Растерявшись, она жалко захлопала ресницами, и мне стало стыдно за свой тон.
– Вообще-то, – храбро сказала она, – мы с ним приятельствуем. Точнее, манера у него такая – приятельская. Он со всеми так себя ведет.
– Откуда вы его знаете?
– Ой, Хэвисток – доброволец в Нью-Йоркском историческом обществе. Знает всех и вся. Хотя, строго между нами, думаю, никакой он не потомок Вашингтона Ирвинга.
– Правда?
– Ну, все равно он милый. То есть знаком буквально со всеми… утверждает, что родня не только Вашингтону Ирвингу, но и Асторам, ну и кто докажет обратное? Кое-кому, правда, кажется забавным, что он в родстве с теми, кого уж в живых нет. Но, впрочем, как я уже сказала, Хэвисток – очарователен или умеет быть таковым. Очень-очень охотно навещает старушек – да ты и сам только что слышал. Настоящий кладезь всего, что касается истории Нью-Йорка – дат, имен, генеалогии. Пока ты не подошел, он рассказывал мне историю каждого, каждого здания на этой улице, все старинные скандалы – вон, в соседнем таунхаусе в семидесятых годах девятнадцатого века убили кого-то из высшего общества – он просто все-все на свете знает. Хотя вот пару месяцев назад за ланчем он потчевал собравшихся какой-то уж совсем непристойной историей про Фреда Астера, в которой, как мне кажется, нет ну капли правды. Фред Астер! Чтоб он ругался, как матрос, и устраивал истерики! В общем, говорю тебе – я в это просто-напросто не поверила – да и никто тогда не поверил. Бабка Ченса знала Фреда Астера, когда еще снималась в Голливуде, и говорила, что человек он был милейший. И слова дурного против него не слышала. Конечно, какие-то тогдашние звезды себя вели просто кошмарно, такие истории мы все знаем. Ох, – отчаянно продолжила она безо всякой паузы, – до чего же я устала и хочу есть.
– Давайте-ка, – я повел ее к стульям, мне ее было так жалко, – присядьте. Хотите, принесу вам что-нибудь поесть?
– Нет, прошу тебя. Я так хочу, чтоб ты со мной побыл. Хотя, наверное, мне не следует тебя к рукам прибирать, – неубедительно добавила она. – Почетного-то гостя.
– Ну право же, минутка – и я вернусь. – Я оглядел залу. Официанты носили подносы с закусками, а в соседней комнате был накрыт стол, но мне срочно надо было переговорить с Хоби. – Постараюсь побыстрее.
Хорошо, что Хоби был такой высокий – буквально выше всех, поэтому я сразу же его заметил – надежный маяк в толпе.
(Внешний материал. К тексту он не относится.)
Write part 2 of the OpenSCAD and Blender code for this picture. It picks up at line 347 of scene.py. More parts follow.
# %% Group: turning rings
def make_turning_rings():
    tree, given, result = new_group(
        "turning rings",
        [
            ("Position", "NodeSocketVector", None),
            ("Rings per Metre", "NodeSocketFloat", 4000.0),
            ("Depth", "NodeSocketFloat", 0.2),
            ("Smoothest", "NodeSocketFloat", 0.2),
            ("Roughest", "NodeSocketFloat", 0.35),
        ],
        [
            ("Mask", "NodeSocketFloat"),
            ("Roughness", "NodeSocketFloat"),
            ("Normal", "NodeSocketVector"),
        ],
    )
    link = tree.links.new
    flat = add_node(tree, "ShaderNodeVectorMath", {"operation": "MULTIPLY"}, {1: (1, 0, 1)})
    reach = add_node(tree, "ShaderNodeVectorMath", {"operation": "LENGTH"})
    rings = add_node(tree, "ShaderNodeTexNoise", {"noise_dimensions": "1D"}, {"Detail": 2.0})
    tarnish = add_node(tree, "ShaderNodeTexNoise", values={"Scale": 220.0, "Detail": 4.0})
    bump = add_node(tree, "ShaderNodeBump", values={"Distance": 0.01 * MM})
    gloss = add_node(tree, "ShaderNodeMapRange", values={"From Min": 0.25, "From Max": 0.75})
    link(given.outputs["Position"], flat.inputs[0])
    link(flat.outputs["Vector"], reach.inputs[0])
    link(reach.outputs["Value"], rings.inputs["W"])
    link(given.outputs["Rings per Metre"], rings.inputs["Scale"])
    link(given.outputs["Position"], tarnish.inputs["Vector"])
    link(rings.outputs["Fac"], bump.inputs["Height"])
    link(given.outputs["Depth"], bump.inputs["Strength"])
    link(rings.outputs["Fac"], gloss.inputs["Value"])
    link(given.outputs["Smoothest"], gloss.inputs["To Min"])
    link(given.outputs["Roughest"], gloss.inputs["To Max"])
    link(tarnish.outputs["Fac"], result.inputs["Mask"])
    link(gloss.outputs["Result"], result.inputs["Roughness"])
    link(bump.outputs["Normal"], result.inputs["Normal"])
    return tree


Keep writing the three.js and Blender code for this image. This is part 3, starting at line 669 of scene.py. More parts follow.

– Эй, – сказал кто-то, хватая меня за руку, когда я был уже в двух шагах от Хоби. Оказалось – Платт, в бархатном зеленом пиджаке, от которого несло нафталином, уже весь взъерошенный, на нервах и поднабравшийся. – У вас двоих, значит, нормально все?
– Что?
– Вы с Ките все разрулили?
Я толком не знал, что ему ответить. Мы постояли с ним молча, потом он заткнул прядку седовато-серых волос за ухо. Лицо у него разрумянилось, поплыло от слишком рано его догнавшего среднего возраста, и я уже не в первый раз подумал, что Платт, отказавшись взрослеть, растерял и всю свою свободу, что, проболтавшись так долго без дела, он до последней крошечки растратил все преимущества, доставшиеся ему с рождения, и что теперь он так и будет вечно на всех вечеринках топтаться по углам, зажав в руке бокал джина с лаймом, а его младший братишка Тодди, который еще и колледж не окончил, уже вон стоит, общается с президентом колледжа из Лиги Плюща, финансистом-миллиардером и издателем очень важного журнала.
Платт все глядел на меня.
– Слушай, – сказал он, – понимаю, это не мое дело, что у вас там с Ките…
Я пожал плечами.
– Том ее не любит, – порывисто начал он. – Да Китси крупно повезло, когда ты появился, и она сама это знает. Ну, то есть как он с ней обращается, например! Она ведь, знаешь, с ним была на тех выходных, когда погиб Энди. Вот по какой чертовски важной причине она отправила Энди пасти папочку, хотя Энди с папой никогда не справлялся, вот почему она сама не поехала. Том, Том, Том. Один сплошной Том. И ну да, конечно, когда он с ней, то у них там “вечная любовь”, она его “единственная на свете”, ну или она так говорит, но уж поверь мне, у нее за спиной он совсем по-другому выражается. Потому что, – он разгорячился, запнулся, – как он ее за нос водил, вечно деньги клянчил, таскался по девкам, а ей врал – глядеть было тошно, и мне, и маме с папой. Потому что, по сути-то, она для него – продуктовая карточка. Так он к ней относится. Но – уж не знаю почему – она по нему с ума сходила. У нее просто крышу сносило.